Source material:
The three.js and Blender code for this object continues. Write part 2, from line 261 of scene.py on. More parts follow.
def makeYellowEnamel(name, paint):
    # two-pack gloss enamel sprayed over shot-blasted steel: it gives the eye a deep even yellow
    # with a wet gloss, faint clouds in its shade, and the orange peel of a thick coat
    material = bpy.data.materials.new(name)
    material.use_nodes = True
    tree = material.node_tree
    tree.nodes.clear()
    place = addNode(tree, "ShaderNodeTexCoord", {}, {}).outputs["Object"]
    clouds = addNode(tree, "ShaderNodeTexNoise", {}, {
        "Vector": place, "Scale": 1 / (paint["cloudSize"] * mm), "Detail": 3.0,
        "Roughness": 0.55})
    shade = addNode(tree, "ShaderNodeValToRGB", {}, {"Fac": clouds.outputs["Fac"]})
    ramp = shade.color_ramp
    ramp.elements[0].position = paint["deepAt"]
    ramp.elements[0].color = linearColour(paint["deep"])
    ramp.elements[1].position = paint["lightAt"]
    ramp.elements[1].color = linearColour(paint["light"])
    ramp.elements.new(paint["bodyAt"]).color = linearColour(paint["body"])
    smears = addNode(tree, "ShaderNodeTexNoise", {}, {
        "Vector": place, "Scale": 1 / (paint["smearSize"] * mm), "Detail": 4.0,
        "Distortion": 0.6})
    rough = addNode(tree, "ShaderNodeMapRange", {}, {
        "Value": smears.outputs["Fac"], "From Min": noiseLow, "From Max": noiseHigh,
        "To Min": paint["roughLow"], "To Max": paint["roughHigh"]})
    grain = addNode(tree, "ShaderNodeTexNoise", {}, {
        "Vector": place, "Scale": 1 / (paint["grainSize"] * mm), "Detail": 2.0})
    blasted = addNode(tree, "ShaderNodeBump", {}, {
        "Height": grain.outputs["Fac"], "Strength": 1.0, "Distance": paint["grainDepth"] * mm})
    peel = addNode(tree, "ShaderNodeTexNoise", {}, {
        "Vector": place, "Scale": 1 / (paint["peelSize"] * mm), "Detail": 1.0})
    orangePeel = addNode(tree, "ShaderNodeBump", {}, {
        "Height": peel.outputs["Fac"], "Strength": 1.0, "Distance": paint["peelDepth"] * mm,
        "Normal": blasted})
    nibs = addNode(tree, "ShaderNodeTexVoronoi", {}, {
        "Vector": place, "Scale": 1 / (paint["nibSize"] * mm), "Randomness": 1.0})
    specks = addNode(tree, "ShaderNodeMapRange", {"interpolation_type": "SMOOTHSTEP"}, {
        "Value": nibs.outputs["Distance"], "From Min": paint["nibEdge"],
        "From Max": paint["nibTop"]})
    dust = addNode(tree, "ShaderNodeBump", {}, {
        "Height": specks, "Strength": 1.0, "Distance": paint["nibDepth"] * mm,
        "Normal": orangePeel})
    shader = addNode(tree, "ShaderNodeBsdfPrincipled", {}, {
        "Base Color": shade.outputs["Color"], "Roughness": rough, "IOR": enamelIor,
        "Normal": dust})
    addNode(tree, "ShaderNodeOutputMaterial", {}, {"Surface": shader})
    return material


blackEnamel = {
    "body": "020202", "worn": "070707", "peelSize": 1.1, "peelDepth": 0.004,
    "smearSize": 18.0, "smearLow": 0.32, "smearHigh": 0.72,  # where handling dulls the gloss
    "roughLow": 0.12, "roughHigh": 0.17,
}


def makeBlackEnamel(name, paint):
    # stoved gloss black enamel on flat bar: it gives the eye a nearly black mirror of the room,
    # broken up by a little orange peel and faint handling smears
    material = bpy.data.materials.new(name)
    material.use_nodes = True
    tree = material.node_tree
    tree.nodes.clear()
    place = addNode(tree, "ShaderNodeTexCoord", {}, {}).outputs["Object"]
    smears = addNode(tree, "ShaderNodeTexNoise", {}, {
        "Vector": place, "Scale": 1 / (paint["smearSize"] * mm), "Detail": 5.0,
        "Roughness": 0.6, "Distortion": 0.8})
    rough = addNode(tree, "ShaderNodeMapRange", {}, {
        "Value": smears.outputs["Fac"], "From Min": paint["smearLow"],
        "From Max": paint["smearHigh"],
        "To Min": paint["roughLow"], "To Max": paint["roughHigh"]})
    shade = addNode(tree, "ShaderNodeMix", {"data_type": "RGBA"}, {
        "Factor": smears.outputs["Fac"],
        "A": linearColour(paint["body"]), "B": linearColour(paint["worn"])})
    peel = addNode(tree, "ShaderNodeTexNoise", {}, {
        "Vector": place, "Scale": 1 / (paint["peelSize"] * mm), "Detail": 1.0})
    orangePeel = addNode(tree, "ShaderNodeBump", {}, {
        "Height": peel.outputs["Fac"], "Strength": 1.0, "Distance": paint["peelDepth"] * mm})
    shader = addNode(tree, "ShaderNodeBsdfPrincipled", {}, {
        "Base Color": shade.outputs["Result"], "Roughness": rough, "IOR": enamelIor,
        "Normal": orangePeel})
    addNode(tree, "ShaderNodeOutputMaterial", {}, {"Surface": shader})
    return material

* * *

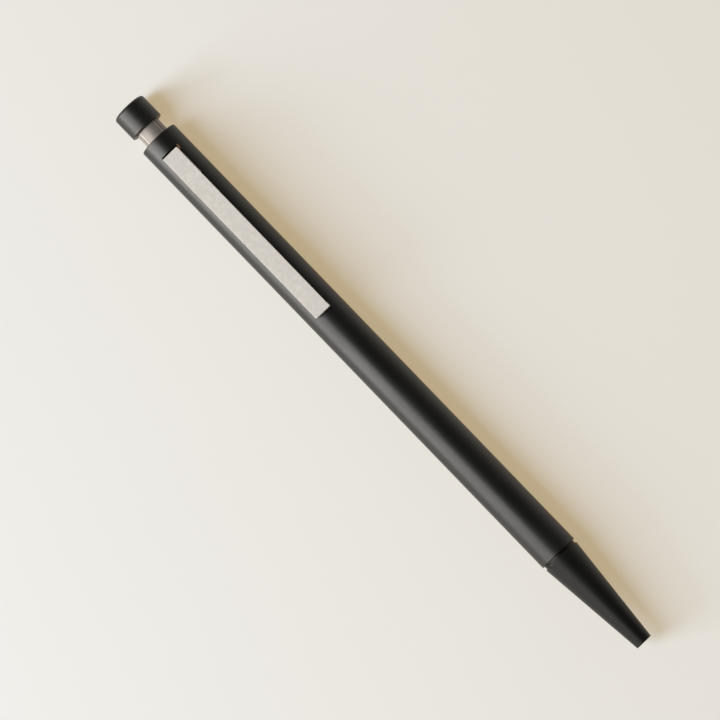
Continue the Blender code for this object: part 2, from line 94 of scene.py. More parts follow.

Task description: Tally the lines of the records holding the word "More", then state only the tally.

Solution for this exercise: 2